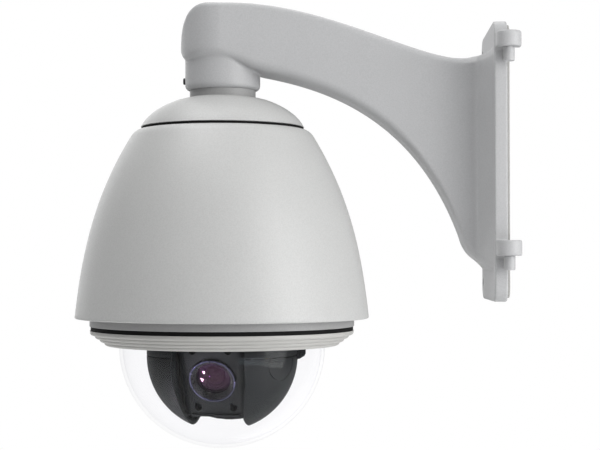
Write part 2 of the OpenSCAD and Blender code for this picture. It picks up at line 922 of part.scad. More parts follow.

...

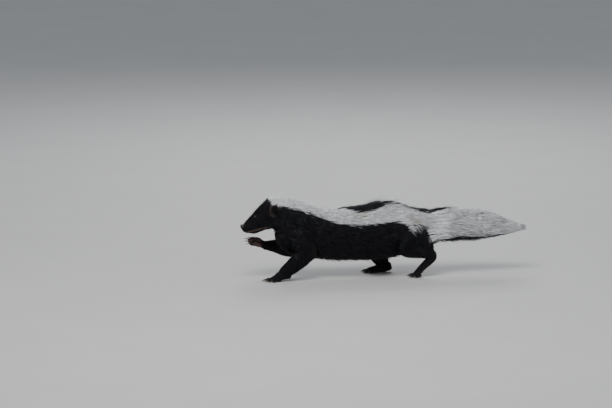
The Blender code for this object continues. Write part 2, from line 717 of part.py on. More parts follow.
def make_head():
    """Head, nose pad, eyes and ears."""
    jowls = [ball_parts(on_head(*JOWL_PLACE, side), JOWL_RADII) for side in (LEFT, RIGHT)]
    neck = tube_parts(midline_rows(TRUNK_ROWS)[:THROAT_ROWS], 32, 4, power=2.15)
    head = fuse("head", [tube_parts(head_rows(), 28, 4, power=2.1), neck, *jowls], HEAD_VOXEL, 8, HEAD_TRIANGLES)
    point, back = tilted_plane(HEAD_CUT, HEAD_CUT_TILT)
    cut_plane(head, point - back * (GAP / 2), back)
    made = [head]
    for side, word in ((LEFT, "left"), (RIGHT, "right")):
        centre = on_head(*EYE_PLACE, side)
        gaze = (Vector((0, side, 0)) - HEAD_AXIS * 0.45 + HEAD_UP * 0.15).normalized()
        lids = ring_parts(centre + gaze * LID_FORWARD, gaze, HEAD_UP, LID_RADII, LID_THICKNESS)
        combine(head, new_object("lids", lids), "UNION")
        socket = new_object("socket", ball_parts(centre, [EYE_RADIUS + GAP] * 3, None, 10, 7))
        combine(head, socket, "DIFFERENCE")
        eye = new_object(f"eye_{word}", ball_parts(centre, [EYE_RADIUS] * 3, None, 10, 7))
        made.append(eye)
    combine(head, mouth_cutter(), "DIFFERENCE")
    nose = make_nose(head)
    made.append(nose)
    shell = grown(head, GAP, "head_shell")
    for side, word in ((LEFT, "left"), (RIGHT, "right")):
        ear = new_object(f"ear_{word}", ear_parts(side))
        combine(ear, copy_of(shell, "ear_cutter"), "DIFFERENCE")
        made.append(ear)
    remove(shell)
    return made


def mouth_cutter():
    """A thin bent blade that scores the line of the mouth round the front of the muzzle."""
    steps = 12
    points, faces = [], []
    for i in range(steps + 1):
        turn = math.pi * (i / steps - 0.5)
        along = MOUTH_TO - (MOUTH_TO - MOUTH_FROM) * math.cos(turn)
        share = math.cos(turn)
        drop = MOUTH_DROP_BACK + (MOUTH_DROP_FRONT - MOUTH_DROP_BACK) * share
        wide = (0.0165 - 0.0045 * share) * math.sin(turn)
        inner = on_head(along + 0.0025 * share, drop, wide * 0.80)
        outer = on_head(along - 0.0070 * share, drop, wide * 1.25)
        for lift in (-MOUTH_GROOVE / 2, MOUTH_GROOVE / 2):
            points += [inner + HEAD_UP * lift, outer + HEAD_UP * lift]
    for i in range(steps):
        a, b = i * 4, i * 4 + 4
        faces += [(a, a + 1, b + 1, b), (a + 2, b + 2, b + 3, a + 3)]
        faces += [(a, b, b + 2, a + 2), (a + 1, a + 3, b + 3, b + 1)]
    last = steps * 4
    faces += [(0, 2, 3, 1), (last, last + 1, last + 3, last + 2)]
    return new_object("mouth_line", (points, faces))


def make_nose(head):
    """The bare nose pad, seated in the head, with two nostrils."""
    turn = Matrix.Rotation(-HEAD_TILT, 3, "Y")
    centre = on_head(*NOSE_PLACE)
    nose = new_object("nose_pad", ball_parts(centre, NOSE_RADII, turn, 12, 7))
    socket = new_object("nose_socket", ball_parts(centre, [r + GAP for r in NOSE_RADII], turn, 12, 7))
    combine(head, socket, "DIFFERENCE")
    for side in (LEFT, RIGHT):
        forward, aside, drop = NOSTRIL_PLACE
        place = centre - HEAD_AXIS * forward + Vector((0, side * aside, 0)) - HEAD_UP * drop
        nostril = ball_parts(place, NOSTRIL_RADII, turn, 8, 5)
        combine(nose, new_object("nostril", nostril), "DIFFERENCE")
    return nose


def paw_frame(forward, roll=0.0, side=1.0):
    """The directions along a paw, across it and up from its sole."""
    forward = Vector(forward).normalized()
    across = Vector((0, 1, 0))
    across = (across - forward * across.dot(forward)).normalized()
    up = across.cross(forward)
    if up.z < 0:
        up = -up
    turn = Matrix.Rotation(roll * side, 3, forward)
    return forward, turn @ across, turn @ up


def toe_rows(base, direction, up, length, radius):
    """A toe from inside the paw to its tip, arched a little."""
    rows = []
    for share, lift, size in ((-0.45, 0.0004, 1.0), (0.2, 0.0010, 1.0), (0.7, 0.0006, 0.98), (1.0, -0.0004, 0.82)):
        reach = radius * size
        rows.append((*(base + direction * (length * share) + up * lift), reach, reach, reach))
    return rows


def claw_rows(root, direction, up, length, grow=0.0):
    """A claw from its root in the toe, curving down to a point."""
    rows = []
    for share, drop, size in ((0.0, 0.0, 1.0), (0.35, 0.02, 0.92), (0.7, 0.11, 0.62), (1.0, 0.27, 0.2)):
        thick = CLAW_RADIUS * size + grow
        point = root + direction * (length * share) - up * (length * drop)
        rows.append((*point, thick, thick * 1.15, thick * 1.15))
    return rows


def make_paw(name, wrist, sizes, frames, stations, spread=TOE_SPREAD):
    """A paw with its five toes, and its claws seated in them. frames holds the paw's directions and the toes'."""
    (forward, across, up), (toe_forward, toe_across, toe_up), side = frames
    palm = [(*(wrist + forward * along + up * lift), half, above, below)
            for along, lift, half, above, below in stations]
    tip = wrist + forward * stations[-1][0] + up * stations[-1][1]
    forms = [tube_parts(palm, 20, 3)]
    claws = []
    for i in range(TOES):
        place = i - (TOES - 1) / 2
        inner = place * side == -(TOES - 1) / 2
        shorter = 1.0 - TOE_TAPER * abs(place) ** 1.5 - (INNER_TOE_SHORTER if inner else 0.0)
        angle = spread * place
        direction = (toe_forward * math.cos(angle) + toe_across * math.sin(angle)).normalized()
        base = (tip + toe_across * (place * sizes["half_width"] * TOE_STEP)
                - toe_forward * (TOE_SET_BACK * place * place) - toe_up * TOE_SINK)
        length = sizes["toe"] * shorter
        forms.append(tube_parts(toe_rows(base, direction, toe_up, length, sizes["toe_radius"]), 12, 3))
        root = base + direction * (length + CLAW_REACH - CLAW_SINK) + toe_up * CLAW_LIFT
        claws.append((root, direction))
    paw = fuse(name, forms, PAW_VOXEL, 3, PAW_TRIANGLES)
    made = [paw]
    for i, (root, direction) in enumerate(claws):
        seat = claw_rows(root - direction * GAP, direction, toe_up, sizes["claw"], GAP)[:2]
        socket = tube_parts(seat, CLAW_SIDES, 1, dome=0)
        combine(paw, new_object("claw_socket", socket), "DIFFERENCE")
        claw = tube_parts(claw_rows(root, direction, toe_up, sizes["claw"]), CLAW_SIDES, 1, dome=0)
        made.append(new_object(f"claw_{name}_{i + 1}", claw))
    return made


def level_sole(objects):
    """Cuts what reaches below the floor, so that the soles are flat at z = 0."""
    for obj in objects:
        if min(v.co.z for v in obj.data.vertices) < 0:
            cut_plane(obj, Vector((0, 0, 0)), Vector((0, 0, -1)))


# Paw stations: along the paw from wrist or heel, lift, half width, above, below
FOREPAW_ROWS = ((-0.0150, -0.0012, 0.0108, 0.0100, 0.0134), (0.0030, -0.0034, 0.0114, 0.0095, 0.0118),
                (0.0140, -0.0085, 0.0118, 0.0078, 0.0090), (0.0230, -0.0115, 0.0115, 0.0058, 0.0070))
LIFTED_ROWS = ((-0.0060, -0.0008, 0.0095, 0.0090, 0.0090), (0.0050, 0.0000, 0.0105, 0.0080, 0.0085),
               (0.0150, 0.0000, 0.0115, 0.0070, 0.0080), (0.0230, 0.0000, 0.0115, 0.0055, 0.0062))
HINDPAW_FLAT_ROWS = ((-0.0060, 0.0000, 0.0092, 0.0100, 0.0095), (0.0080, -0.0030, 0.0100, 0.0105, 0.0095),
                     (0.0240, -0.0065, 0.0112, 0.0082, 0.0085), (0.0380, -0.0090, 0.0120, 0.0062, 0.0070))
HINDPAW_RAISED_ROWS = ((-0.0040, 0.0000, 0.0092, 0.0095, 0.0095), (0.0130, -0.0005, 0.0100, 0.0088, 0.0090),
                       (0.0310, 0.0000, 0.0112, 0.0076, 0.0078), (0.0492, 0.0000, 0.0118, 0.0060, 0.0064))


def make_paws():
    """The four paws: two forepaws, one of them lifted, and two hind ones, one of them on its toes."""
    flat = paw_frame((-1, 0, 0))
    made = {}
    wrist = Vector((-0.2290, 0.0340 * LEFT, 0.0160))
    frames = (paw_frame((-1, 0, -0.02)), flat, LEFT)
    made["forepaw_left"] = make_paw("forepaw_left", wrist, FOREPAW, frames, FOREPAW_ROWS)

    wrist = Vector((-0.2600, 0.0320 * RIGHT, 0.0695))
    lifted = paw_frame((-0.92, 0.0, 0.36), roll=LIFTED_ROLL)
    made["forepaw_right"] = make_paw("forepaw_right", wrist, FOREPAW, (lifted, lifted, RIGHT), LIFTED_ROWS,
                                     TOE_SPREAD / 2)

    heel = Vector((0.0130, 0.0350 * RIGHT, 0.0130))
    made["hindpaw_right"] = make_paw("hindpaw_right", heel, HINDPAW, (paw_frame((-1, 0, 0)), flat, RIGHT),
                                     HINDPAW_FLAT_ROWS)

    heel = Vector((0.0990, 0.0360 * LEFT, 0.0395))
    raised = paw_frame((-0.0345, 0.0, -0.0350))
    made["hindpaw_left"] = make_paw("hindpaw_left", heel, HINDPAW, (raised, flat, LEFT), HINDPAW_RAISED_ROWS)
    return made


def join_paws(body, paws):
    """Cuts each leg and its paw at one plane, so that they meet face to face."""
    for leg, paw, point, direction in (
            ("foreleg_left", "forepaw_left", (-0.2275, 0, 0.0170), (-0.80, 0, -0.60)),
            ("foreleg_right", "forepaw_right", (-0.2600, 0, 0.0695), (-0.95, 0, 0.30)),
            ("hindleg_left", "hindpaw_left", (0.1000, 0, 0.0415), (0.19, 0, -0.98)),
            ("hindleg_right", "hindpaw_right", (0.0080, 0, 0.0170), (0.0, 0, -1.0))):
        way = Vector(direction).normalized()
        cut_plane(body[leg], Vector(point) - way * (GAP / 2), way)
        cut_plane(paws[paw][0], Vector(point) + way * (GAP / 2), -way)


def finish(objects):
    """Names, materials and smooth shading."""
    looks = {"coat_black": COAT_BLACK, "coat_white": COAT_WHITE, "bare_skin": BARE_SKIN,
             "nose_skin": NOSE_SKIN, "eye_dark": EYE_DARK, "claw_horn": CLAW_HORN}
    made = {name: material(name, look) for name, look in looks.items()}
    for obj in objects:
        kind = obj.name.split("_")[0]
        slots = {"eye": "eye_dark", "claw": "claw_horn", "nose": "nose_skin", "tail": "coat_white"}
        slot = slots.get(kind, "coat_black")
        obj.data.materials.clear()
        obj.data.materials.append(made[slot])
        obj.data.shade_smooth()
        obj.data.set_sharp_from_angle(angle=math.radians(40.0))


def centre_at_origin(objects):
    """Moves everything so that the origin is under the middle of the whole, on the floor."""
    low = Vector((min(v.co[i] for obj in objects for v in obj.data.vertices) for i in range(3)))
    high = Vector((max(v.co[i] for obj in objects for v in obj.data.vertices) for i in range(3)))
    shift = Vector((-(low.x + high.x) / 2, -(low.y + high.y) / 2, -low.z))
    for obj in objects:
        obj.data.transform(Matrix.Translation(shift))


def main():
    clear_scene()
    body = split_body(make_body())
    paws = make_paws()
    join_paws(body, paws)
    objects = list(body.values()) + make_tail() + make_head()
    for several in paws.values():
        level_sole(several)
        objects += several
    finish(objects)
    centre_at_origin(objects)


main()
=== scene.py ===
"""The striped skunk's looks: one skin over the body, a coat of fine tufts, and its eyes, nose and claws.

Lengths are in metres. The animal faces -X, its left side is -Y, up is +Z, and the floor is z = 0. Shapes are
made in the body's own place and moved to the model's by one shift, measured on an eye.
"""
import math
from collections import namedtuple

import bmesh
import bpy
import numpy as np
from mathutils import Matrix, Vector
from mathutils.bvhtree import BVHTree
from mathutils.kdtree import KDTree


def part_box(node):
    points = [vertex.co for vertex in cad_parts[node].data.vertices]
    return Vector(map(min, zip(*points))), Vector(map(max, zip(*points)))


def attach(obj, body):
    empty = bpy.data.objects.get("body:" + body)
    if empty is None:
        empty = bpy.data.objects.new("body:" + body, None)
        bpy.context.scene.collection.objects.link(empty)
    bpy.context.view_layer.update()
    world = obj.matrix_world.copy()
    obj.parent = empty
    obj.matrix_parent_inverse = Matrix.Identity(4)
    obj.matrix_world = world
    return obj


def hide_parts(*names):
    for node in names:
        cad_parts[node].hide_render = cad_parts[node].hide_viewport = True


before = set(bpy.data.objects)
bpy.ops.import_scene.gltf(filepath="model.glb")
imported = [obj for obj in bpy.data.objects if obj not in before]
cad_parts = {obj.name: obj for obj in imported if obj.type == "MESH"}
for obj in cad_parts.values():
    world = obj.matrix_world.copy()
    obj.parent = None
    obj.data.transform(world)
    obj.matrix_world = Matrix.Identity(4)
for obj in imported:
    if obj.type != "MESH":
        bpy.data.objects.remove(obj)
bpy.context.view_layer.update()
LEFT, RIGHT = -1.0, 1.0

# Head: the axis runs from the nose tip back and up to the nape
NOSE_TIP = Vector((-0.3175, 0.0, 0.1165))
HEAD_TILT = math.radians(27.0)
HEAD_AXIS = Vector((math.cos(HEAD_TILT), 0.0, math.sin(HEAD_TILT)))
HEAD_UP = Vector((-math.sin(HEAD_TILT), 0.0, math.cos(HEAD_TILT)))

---

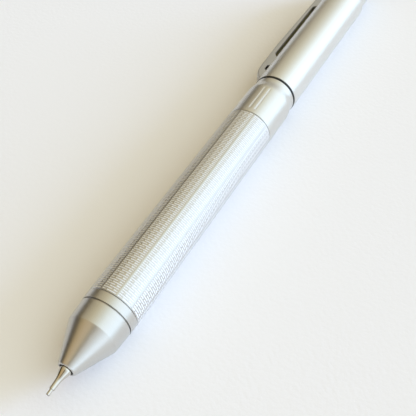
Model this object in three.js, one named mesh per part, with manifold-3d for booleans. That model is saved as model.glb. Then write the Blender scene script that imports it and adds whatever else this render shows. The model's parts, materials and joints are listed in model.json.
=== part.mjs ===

■ What is required: How many lines in these records hold the string "return"? Reply with the number alone.

■ Task result: 10